Visibility and language are important to combat the sense of shame that has often accompanied periods in pop culture. More recently, menstrual appearances have been making their way into film and TV outside of the horror space. There's Connie the Hormone Monstress on the animated series Big Mouth, who helps girls navigate puberty. In a sex scene in Michaela Coel's I May Destroy You (2020), her character's love interest casually pulls out a tampon and a blood clot out of her. He shows no disgust but rather, curiosity. In the recent film adaptation of Are You There, God? It's Me, Margaret (2023), both Margaret and her mother excitedly celebrate the arrival of her first period. Meanwhile Tiger Stripes configures Zaffan's coming-of-age into something otherworldly, but not scary.

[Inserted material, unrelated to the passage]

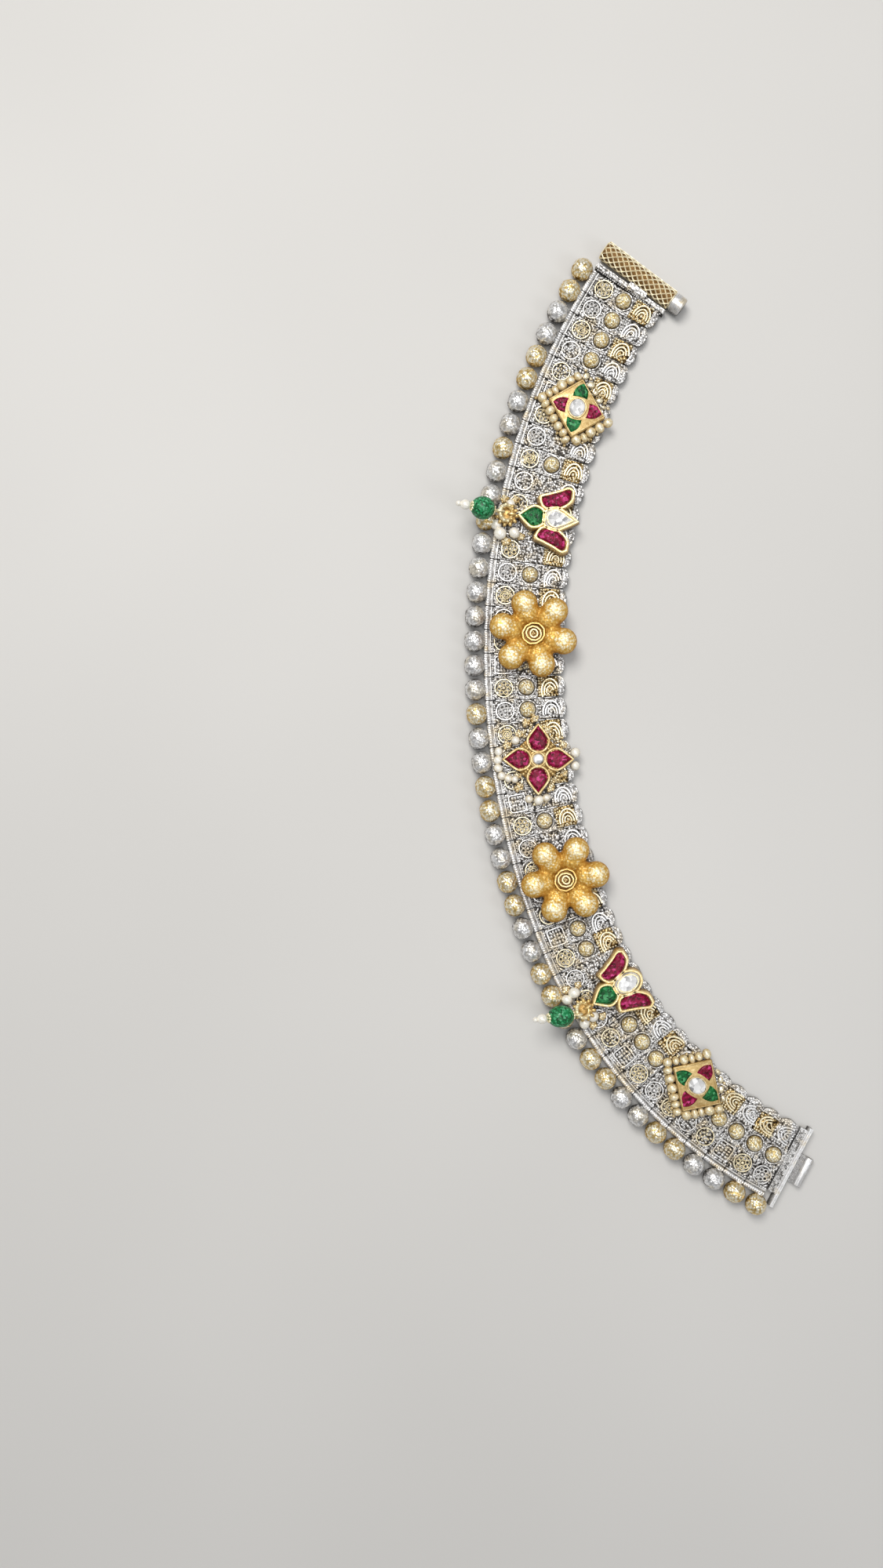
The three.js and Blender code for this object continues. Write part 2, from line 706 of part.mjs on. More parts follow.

Like Carrie, menstruation marks her transformation, but unlike Carrie, this is not into a creature of violence and mayhem, but rather into a more headstrong version of herself. Tiger Stripes uses the visual language of horror films but instead creates a fairytale, one that speaks to the tumultuousness of puberty and doesn't see monstrousness as an inherently bad thing.

Films like Tiger Stripes and Are You There, God? It's Me, Margaret show that there is a way to be gently subversive, to explore the beginning of menstruation as an important, transformative moment, but not one to be feared or disgusted by. Periods no longer need to be the stuff of horror movies.